▸ **Problem**
Keep only the lines where "that" appears.

▸ **Supplied data**

====================

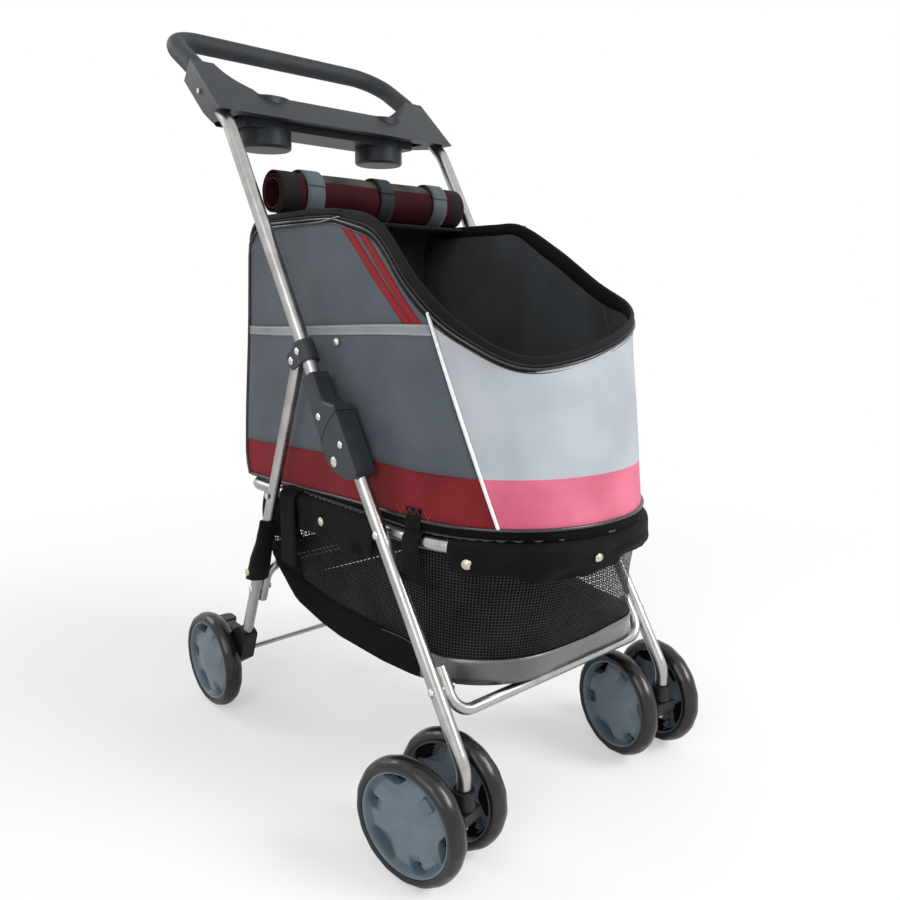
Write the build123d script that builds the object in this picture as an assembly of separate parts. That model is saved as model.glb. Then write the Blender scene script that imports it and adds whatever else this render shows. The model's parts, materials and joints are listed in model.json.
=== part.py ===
from build123d import *
from math import cos, radians, sin, sqrt, tan
import os

os.makedirs("parts", exist_ok=True)

# A folding pet stroller. It faces -Y, its left side is +X, and it stands on Z = 0.
# All sizes are in millimetres and degrees.

# ---------------------------------------------------------------- driving sizes

FIXED_GAP = 0.05            # radial gap of a pin, rod or tube that stays put in its hole
RUNNING_GAP = 0.05          # radial gap of a shaft that turns in its hole
FACE_GAP = 0.3              # side gap between faces that slide past each other
SOFT_GAP = 0.3              # gap between a fabric piece and its neighbour

RING_HALF_WIDTH = 172.0     # axis of the ring tube that carries the basket and the carrier
FRAME_X = RING_HALF_WIDTH + 17.0    # middle plane of handle tubes, front legs and rear legs

PIVOT_Y = -90.5             # main fold pivot
PIVOT_Z = 447.0
HANDLE_ANGLE = 59.0         # slope of the handle tubes
LEG_ANGLE = 57.8            # slope of the front legs
REAR_LEG_ANGLE = 68.0       # slope of the rear legs
LEG_OFFSET = 24.0           # front leg axis in front of the fold pivot

HANDLE_TUBE_D = 19.0
FRONT_LEG_D = 17.0
REAR_LEG_D = 16.0
RING_TUBE_D = 16.0
CROSS_TUBE_D = 14.0
HANDLE_WALL = 1.5
LEG_WALL = 1.5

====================

▸ **Complete answer**
Write the build123d script that builds the object in this picture as an assembly of separate parts. That model is saved as model.glb. Then write the Blender scene script that imports it and adds whatever else this render shows. The model's parts, materials and joints are listed in model.json.
FIXED_GAP = 0.05            # radial gap of a pin, rod or tube that stays put in its hole
RUNNING_GAP = 0.05          # radial gap of a shaft that turns in its hole
FACE_GAP = 0.3              # side gap between faces that slide past each other
RING_HALF_WIDTH = 172.0     # axis of the ring tube that carries the basket and the carrier